One movie that many fans feel should have had a chance at an Oscar is “Hustlers” starring Jennifer Lopez. Directed by a woman, this movie focuses on strippers using their sexuality as a survival tool. According to Vanity Fair, that might be a reason that Lopez was not nominated as perhaps the Academy wanted her to play a more “serious” role.

@ronaldrubin sharing the same outrage as many fans over Lopez not receiving a nomination. Screenshot taken from Twitter.

“Males play sexual roles too and still get awards. Sex sells,” Yormie said.

Another actress that was looked over was Lupita Nyong’o for starring in “Us.” She played two different personalities in the movie and received no recognition.

@pacinosangel expressing her love for Nyong’o and her character from “Us.” Screenshot taken from Twitter.

A member of the actors branch interviewed by The Washington Post claims that the nominations have nothing to do with race and that the actresses “didn’t rise to the standard.”

“I just think people still don’t take females seriously,” Yormie said. “Lopez and Nyong’o rightfully deserve at least a nomination.”

Yormie believes that fans who have seen movies should be the ones to choose who receives nominations and awards, while sophomore marketing major Monique Bullock thinks the Oscars should have multiple categories so everyone who deserves a nomination can get one.

“I think there should be more criteria when it comes movie performances,” Bullock said. “Like how we have for presentations, we aren’t just graded on one thing, there’s multiple levels that go into it.”

Bullock also expressed her opinion on why the directors are all men.

“Men dominate a lot. Especially white men, they have a lot of power,” Bullock said. “I think it’s a confidence in success that the Academy has. They sometimes look at women for being less than so it’s like their security as in if a man produces it, it’s more likely to become well known.”

Bullock is on the side that women of color’s culture is being spited against because she believes that the Academy wants nominations to stay the same and not change.

Senior accounting major Ryan Goodridge has a bit of a different approach to the controversy, thinking that maybe some directors and actresses did deserve credit, but weren’t nominated because it could have been an oversight.

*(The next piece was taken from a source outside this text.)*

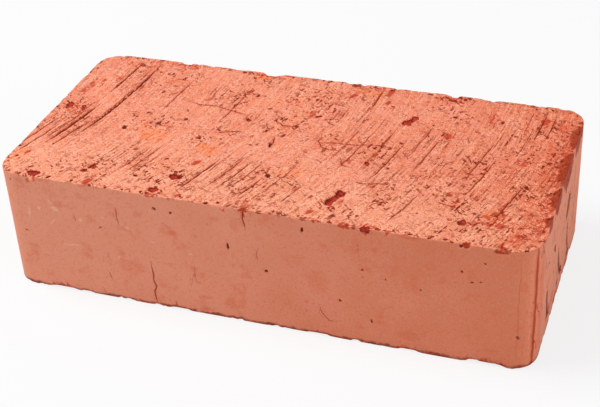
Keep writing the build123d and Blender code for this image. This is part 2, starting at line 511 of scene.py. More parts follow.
@dataclass
class BrickMarks:
    """Everything that cutting, drying, firing and handling left on the brick."""

    block: Block
    wire: WirePath = field(default_factory=WirePath)
    seed: int = 17

    def furrows(self) -> list[Mark]:
        """The long furrows that coarse grains on the wire tore.

        Returns:
            One score for each stretch.
        """
        tears = (
            (-102.4, 54, 32, 0.9, 0.8), (-91.8, 54, 71, 1.2, 0.9), (-100.6, 10, 40, 1.4, 1),
            (-103.4, 6, 34, 0.6, 0.4), (-93, 30, 34, 0.5, 0.3), (-95.6, -8, 26, 0.7, 0.5),
            (-68.5, 42, 30, 0.6, 0.4), (-48, -18, 26, 0.6, 0.5), (-36.5, 40, 34, 0.6, 0.4),
            (-16.7, -24, 28, 0.8, 0.6), (-7, -20, 26, 0.8, 0.6), (10.5, -34, 16, 0.7, 0.5),
            (26.5, 56, 18, 0.8, 0.5), (36, 16, 36, 0.6, 0.4), (53.5, 12, 36, 0.6, 0.4),
            (67, 18, 30, 0.6, 0.4), (79, -28, 24, 0.6, 0.4), (107.2, 54, 28, 0.6, 0.5),
            (116.5, -10, 28, 0.7, 0.5), (-111, -12, 34, 0.7, 0.5), (-106.5, -14, 28, 0.7, 0.5),
            (-52, -22, 22, 0.5, 0.4), (-44, -26, 20, 0.5, 0.4), (-2, -22, 24, 0.5, 0.4),
            (3, -20, 22, 0.5, 0.4), (18, -18, 30, 0.5, 0.4), (29, 20, 34, 0.45, 0.3),
            (45, 24, 40, 0.45, 0.3), (60, 30, 30, 0.5, 0.3), (91, 20, 34, 0.6, 0.4), (97, 6, 30, 0.6, 0.4),
            (101, 54, 24, 0.4, 0.3), (112, 52, 22, 0.6, 0.4),
        )
        made = []
        for back_x, start, long, wide, deep in tears:
            x = back_x - self.wire.lean(start)
            route = self.wire.along(x, start, long)
            tint = min(0.9, 0.45 + 0.5 * wide)
            made.append(Score(Side.UPPER, tuple(map(tuple, route)), wide, deep, tint=tint))
        return made

    def pits(self) -> list[Mark]:
        """The pits and torn places that stand out, on the upper bed, its arrises and the sides.

        Returns:
            One mark for each.
        """
        burnt = (
            (-41.7, -42.4, 5, 7, 1.6), (-47.4, -54.6, 4.4, 5.4, 1.4), (-82, -44, 4.8, 4.2, 1.4),
            (-84.2, -48.2, 3.6, 4, 1.2), (33.4, -36.6, 6.4, 4.6, 2, -16), (30.8, -44, 7.2, 4, 1.8, -16),
            (48.4, 34, 4.6, 4, 0.9, -24), (45.4, 28.6, 5.6, 5, 1.1, -24), (89, -44.4, 4.8, 4.2, 1.4),
            (-106, -56, 4.6, 7, 1.4), (-119, 5, 7, 4, 0.9), (-111, 4.6, 6, 3, 0.8, -20),
            (61.5, 55, 3.4, 4.8, 1),
        )
        dark = (
            (-10, -5.6, 5.2, 1.9, 1.4, -10), (-44.8, -8.2, 2.4, 3.6, 1.2), (-83, -8, 4.2, 2, 1.2, -14),
            (66.4, 39.6, 2.4, 2.8, 1.1), (88.6, 40.4, 4.2, 1.8, 1.1), (109.6, -11.4, 4.2, 2.2, 1.1, -30),
            (-1.6, -31.2, 4.2, 2, 1.1, -18), (-16, 5.4, 3, 1.4, 1, -8), (48, -12, 2.4, 1.6, 0.8),
        )
        ochre = (
            (-66, -12, 16, 18, 0.3), (-37, -17.5, 13, 15, 0.3), (7, -27, 10, 14, 0.3),
            (-35, 55, 8, 14, 0.3), (22, 52, 6, 20, 0.2), (-120, -44, 14, 6, 0.2), (-2, 26, 7, 6, 0.3),
            (100, -36, 10, 9, 0.2), (-74, -6, 9, 6, 0.2),
        )
        torn = (
            (-78, 57, 7, 22, 0.7), (-33, 56, 6, 22, 0.8), (-104, 52, 8, 14, 0.4), (62, 56, 6, 22, 0.7),
            (20, 57, 5, 26, 0.6), (102, -40, 15, 18, 0.8, 20), (93, -44, 8, 10, 0.6), (121, 12, 60, 9, 0.5),
            (121.5, -28, 50, 7, 0.6), (112, -50, 8, 14, 0.5), (-114, 2, 12, 9, 0.6, -20),
            (-118, 22, 22, 6, 0.5), (-4, -56, 7, 12, 0.8), (52, -57, 5, 14, 0.7), (-46, -56, 5, 14, 0.5),
            (-92, 30, 10, 6, 0.3, -10), (30, -10, 6, 5, 0.4), (13, -38, 7, 5, 0.4), (104, 8, 10, 8, 0.5),
            (84, 42, 14, 7, 0.3, 6), (-12, 34, 8, 9, 0.4), (-106, 36, 8, 6, 0.4), (116, 40, 16, 8, 0.5),
            (0, 26, 9, 7, 0.3),
        )
        made = hollows(Side.UPPER, burnt, Tone.BURNT, 0.95) + hollows(Side.UPPER, dark, Tone.SHADE, 0.95)
        made += hollows(Side.UPPER, ochre, Tone.OCHRE, 0.85) + hollows(Side.UPPER, torn, Tone.TORN, 0.5)
        made.append(Pit(Side.UPPER, (105, -41), 8, 5, 0.8, tone=Tone.TORN, tint=0.8))
        bridges = (
            (((48.4, 34), (45.4, 28.6)), 3, 0.8),
            (((33.8, -36.6), (32.6, -39.6), (30.6, -44.4)), 3.2, 1),
        )
        made += [Score(Side.UPPER, route, wide, 0.9, Tone.BURNT, tint) for route, wide, tint in bridges]
        return made + self.arris_marks() + self.hidden_marks() + self.side_pits()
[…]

Goodridge continued on to explain while both “Hustlers” and “Us” may have been great movies, he can’t discredit the other ones nominated.

“I can’t say that I’ve seen all the other movies that people have been nominated for, so I can’t say that someone should be swapped out for Lopez or Nyong’o,” Goodridge said. “I can’t say that one thing is better than the others.”

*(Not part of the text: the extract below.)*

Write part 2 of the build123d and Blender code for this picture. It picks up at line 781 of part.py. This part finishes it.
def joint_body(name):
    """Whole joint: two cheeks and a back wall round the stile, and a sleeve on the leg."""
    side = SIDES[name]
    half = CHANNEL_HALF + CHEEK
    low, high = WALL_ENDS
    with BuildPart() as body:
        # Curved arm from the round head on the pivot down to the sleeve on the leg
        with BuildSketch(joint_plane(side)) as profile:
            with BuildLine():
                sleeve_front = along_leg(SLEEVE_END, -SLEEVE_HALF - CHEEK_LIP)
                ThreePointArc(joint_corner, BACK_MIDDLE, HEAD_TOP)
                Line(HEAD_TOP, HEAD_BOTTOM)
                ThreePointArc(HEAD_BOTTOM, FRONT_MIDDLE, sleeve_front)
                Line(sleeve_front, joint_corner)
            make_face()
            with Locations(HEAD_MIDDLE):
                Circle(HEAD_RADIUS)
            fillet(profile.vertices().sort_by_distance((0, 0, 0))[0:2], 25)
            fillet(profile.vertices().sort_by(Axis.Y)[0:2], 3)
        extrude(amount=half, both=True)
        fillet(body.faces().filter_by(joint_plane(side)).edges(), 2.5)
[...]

Both “Hustlers” and “Us” have higher ratings than three out of the five Oscar nominated leading actress movies. Information from Rotten Tomatoes. Created by Angelina Halas on Canva.

Goodridge offered that the Academy should publish who votes for what and make it more transparent.

“The average person doesn’t know who the Academy is and how the voting works,” Goodridge said. “If they publish who ends up voting, who they voted for and what the actual rules are, it might clear things up.”

Back in 2015, activist April Reign started the hashtag #Oscarssowhite due to their being all-white nominations. In years after, the Oscars had made some changes by adding people of color to their nominations, but it appears as though they are taking steps back.

The Oscars will need to step up their game next year and acknowledge the talented work of women directors and actresses of color to hopefully avoid any more controversy. Maybe then everyone could “thank the Academy.”